Seph Rodney de Hyperallergic exprime bien ce sentiment ambivalent : “Les chevaux semblent fragiles, à peine assemblés, mais fabriqués en bronze au lieu de bois flotté blanchi, ils tiendront dans un hall d’entreprise pendant des siècles, et nous survivront probablement tous”. Le bronze transforme ces créatures apparemment vulnérables en monuments durables, contredisant peut-être leur message initial sur la fragilité et l’impermanence.
Mais c’est peut-être précisément dans cette contradiction que réside la force du travail de Butterfield. Ses chevaux sont des paradoxes incarnés : ils semblent à la fois solides et fragiles, naturels et artificiels, présents et absents, vivants et morts. Ils nous parlent de notre désir contradictoire de préserver la nature tout en la dominant, de notre nostalgie pour un monde pré-industriel tout en profitant des avantages de la technologie.
Plus que de simples représentations d’animaux, les sculptures de Butterfield sont des méditations profondes sur notre rapport ambigu au monde naturel, sur notre propre mortalité, et sur la possibilité de la beauté dans l’imperfection et la décrépitude.
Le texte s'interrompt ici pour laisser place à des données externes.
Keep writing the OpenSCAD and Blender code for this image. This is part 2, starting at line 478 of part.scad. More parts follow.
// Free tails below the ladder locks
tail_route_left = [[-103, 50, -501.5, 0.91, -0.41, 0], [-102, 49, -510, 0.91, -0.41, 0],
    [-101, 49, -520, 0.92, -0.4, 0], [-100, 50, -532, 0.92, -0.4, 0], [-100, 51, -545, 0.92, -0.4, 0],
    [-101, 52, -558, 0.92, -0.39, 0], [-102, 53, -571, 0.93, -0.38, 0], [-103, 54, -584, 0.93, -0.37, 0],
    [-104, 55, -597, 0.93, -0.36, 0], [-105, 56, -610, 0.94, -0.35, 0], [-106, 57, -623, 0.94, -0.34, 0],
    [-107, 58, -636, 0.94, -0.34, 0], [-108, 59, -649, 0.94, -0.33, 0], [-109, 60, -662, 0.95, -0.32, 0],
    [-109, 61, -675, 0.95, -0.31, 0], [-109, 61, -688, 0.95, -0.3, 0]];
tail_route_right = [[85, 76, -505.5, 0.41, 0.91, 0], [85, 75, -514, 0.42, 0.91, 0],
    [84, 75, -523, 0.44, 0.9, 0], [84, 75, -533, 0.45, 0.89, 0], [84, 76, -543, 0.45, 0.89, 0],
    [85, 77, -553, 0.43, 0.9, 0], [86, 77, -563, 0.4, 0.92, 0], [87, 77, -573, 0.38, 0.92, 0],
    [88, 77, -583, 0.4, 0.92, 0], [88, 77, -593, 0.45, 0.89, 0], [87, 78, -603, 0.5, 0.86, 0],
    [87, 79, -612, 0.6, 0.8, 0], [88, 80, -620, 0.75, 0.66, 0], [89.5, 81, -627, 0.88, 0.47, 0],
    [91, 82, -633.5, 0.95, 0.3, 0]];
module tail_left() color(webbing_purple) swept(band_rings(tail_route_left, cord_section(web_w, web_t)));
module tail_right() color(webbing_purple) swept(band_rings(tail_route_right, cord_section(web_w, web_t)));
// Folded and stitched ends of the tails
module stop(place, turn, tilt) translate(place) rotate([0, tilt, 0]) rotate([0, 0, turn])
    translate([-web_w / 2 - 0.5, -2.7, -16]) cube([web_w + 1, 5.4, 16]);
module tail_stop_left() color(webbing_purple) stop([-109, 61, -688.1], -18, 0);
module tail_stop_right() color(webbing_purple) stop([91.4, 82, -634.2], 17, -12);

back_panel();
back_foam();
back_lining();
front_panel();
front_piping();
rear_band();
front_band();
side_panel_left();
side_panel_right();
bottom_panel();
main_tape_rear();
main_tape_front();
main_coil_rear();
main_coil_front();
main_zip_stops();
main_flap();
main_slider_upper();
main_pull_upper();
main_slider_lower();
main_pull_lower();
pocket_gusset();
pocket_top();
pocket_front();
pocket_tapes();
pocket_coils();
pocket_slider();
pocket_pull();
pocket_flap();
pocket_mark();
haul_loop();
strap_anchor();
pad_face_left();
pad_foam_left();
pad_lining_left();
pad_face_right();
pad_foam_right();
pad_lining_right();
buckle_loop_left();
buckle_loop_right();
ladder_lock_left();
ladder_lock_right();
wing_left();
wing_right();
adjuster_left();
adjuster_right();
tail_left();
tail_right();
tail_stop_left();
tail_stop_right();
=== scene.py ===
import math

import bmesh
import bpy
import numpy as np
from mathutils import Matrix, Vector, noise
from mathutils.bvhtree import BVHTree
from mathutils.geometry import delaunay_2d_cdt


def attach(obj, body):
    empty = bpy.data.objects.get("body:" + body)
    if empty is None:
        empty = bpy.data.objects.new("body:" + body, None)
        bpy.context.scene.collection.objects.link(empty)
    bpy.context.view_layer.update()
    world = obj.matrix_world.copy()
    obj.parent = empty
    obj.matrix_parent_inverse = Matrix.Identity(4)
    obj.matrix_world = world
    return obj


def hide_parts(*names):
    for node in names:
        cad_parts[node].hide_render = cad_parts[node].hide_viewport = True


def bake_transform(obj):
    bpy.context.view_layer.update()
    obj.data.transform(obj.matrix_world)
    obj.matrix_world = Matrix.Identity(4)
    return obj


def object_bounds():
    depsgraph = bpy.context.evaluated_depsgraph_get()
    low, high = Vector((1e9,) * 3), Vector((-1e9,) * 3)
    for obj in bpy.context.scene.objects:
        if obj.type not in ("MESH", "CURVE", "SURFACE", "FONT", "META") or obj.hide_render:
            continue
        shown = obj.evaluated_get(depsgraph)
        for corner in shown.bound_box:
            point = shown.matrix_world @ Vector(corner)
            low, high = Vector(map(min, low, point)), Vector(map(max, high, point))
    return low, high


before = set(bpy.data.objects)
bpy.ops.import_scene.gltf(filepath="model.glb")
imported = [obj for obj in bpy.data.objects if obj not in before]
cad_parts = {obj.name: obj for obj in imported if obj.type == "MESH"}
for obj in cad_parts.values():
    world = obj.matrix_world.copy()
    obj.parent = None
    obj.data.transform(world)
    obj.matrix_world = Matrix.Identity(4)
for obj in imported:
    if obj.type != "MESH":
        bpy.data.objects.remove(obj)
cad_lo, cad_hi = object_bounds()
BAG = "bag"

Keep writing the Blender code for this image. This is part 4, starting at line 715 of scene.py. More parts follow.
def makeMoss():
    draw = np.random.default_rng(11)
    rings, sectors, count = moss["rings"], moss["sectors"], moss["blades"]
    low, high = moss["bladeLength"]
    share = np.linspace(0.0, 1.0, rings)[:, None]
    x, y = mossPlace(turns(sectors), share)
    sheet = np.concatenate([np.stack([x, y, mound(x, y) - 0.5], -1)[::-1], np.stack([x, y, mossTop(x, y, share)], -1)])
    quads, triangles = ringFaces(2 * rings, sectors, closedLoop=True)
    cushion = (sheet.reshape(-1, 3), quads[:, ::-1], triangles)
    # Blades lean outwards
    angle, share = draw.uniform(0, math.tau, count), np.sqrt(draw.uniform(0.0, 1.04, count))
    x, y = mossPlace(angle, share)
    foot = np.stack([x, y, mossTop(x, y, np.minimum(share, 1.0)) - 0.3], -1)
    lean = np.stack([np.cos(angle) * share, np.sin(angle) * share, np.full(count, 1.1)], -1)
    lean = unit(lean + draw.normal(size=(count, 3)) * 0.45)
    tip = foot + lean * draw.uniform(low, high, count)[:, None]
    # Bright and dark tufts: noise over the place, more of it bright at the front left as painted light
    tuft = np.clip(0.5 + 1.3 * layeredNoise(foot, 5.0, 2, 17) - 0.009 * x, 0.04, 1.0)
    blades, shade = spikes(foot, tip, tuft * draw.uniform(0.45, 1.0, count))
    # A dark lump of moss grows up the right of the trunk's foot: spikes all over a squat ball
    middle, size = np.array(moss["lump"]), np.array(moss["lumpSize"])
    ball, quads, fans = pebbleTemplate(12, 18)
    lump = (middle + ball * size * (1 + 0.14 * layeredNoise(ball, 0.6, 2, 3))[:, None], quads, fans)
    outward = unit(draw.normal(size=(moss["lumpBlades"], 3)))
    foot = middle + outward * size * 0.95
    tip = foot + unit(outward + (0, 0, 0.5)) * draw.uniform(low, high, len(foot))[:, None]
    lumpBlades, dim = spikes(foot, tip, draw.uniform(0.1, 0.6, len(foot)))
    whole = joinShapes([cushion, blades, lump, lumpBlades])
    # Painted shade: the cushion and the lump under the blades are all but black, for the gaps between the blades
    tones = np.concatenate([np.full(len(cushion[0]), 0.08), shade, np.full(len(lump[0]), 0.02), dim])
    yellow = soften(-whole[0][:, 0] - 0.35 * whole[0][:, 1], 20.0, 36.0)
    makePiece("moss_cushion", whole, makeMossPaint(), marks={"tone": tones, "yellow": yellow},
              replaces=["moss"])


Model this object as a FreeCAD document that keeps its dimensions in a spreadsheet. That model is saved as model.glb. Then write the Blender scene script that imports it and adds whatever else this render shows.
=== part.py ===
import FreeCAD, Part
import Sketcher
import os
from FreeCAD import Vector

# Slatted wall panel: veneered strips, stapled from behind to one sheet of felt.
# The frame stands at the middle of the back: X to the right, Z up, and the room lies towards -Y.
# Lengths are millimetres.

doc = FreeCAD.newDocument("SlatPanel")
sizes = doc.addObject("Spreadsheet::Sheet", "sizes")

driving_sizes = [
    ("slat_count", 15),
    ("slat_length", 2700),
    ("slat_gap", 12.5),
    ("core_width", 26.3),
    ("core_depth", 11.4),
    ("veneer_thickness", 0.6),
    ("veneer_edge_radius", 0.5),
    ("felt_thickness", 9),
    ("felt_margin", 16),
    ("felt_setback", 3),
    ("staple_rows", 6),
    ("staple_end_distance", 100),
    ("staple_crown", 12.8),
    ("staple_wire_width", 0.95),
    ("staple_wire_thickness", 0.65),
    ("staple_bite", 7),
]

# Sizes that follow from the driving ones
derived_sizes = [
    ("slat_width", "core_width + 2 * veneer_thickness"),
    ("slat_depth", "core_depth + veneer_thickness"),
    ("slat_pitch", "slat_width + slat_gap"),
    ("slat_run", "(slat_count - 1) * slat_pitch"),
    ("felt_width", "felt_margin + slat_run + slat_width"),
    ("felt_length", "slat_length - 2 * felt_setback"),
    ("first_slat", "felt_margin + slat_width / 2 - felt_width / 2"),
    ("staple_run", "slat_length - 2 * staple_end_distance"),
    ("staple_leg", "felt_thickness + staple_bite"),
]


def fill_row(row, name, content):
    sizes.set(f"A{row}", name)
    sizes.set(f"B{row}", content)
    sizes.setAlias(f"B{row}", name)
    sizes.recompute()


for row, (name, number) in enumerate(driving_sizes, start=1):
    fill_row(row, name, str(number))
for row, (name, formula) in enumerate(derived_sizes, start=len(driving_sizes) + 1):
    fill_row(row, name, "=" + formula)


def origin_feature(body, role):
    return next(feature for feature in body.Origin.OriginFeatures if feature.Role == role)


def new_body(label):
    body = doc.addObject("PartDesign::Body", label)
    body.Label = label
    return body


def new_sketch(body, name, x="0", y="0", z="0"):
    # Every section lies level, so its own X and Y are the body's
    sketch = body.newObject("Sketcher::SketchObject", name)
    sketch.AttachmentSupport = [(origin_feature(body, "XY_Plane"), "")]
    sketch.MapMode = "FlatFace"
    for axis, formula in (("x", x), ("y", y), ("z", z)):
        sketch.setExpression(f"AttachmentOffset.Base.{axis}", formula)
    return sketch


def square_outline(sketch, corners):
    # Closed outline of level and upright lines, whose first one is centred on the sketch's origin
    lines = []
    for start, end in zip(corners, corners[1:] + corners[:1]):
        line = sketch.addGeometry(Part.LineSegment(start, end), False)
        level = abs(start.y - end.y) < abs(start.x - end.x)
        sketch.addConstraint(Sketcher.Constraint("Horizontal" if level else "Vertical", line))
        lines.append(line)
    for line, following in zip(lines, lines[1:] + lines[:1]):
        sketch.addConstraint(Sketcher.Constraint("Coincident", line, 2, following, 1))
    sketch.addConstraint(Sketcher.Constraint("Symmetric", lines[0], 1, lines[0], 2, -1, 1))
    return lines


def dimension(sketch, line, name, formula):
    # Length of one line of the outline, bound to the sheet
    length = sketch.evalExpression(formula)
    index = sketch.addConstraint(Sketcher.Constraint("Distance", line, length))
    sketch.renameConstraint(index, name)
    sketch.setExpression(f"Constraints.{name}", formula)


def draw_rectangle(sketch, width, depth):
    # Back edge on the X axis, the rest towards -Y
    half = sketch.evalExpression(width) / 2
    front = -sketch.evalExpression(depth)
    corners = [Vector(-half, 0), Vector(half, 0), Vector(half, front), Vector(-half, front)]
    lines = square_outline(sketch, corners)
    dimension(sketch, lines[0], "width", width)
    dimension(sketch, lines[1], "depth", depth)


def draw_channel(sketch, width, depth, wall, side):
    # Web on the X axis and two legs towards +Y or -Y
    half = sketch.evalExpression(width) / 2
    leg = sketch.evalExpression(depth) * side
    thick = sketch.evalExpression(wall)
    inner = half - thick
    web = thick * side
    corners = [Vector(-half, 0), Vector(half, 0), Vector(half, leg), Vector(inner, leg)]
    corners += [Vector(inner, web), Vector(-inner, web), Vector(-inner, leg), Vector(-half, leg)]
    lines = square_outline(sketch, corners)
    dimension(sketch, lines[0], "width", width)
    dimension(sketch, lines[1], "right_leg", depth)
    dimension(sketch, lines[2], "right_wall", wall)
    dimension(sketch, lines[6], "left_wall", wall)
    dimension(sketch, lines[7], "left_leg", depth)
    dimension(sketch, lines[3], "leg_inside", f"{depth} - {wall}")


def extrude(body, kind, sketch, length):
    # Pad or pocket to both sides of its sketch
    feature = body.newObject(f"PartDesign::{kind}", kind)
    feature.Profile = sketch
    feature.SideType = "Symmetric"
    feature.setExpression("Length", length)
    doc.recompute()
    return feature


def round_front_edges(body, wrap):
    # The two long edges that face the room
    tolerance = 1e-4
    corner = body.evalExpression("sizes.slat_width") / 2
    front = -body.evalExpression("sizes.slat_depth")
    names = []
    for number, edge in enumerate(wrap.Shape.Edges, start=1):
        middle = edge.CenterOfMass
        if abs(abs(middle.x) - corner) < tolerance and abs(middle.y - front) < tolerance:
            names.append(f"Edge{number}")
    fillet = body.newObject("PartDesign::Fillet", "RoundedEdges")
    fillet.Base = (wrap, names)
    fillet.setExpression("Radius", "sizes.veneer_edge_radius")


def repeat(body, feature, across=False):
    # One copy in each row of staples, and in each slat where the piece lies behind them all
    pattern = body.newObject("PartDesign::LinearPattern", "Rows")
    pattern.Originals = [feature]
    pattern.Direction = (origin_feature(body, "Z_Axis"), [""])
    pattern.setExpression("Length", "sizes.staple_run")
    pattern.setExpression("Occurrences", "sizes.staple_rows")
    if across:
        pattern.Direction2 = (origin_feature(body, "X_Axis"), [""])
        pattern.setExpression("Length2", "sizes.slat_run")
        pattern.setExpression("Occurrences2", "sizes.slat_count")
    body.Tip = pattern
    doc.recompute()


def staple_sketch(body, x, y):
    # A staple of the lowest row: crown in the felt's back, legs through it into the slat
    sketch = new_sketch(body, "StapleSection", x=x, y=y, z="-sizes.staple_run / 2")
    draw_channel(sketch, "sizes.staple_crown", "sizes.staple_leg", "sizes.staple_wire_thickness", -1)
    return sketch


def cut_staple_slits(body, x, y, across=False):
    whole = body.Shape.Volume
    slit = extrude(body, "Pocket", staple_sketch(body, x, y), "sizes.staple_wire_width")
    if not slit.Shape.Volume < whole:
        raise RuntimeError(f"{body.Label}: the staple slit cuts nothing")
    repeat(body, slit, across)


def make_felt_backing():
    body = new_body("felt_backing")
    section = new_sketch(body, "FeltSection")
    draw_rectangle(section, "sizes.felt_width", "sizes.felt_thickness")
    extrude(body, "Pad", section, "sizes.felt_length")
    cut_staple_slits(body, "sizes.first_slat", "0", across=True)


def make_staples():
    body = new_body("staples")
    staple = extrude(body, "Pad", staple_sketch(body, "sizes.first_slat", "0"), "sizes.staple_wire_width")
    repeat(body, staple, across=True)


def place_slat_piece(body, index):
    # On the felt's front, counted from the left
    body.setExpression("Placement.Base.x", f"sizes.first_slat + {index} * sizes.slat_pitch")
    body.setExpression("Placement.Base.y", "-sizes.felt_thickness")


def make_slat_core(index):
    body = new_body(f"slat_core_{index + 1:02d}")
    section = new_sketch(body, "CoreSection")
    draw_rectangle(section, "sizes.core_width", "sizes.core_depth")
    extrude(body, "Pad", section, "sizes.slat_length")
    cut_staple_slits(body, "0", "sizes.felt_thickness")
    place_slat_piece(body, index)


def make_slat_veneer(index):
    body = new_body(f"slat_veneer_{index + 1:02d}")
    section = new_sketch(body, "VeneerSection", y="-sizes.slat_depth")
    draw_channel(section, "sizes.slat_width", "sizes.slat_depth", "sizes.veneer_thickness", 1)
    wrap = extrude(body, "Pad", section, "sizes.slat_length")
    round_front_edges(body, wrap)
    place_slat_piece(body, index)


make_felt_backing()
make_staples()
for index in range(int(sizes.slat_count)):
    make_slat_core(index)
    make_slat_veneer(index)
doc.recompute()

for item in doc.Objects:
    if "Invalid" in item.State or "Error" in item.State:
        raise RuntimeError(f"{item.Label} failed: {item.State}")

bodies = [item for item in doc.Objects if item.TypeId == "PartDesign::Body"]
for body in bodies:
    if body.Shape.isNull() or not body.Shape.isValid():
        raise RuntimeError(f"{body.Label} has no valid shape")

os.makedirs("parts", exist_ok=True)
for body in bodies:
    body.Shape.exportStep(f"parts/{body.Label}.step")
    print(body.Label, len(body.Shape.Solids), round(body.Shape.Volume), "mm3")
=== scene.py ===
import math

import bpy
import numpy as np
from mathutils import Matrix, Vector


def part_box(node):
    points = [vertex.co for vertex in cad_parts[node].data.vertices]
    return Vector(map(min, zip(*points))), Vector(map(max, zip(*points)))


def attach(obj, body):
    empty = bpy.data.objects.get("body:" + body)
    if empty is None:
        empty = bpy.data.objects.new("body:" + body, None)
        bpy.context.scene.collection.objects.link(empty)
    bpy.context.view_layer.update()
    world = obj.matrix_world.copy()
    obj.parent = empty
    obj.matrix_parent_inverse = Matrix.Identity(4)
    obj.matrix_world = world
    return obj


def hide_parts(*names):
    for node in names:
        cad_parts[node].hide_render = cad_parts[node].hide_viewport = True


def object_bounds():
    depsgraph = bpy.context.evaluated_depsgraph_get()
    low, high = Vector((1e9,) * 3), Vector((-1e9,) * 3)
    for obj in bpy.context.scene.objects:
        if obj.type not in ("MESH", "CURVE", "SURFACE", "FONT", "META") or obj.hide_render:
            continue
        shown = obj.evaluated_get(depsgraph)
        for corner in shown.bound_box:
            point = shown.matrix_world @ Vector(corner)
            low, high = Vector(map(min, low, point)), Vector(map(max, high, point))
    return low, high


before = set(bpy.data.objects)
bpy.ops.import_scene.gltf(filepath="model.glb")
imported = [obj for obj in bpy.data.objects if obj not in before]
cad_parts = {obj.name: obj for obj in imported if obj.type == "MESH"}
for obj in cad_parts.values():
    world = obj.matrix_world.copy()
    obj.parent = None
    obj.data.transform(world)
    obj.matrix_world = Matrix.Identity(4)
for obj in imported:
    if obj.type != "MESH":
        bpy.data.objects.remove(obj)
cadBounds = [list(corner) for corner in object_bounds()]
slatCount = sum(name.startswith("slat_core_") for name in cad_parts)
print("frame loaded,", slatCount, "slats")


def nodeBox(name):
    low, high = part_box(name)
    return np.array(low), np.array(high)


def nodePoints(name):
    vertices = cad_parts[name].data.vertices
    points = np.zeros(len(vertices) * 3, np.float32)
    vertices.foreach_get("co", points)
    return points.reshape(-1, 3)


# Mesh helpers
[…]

Elles nous rappellent que tout ce qui vit finira par mourir, mais que dans cette fin inéluctable réside peut-être la plus grande poésie.
Car c’est bien de poésie qu’il s’agit avec Deborah Butterfield. Une poésie de la matière, où chaque branche, chaque morceau de métal devient une ligne, un vers dans un poème tridimensionnel. Une poésie du temps, où les marques de l’érosion et de l’usure racontent des histoires plus éloquentes que les surfaces lisses et parfaites. Une poésie de l’absence, où ce qui n’est pas là, la chair, les muscles, la vie, devient plus présent que ce qui est matériellement visible.
Alors, allez au-delà des apparences, comme le suggère le titre de sa récente exposition à l’UC Davis : “P.S. These are not horses”. Ces chevaux ne sont pas des chevaux, mais des métaphores, des fantômes, des traces. Ils sont ce qui reste quand tout le reste a disparu. Et dans un monde obsédé par la nouveauté et la perfection, n’est-ce pas précisément ce dont nous avons besoin ? Des oeuvres qui nous rappellent la beauté de ce qui passe, de ce qui se transforme, de ce qui persiste malgré tout.
- Koren, Leonard. Wabi-Sabi: for Artists, Designers, Poets & Philosophers. Imperfect Publishing, 2008.
- Christov-Bakargiev, Carolyn. Arte Povera. Phaidon Press, 1999.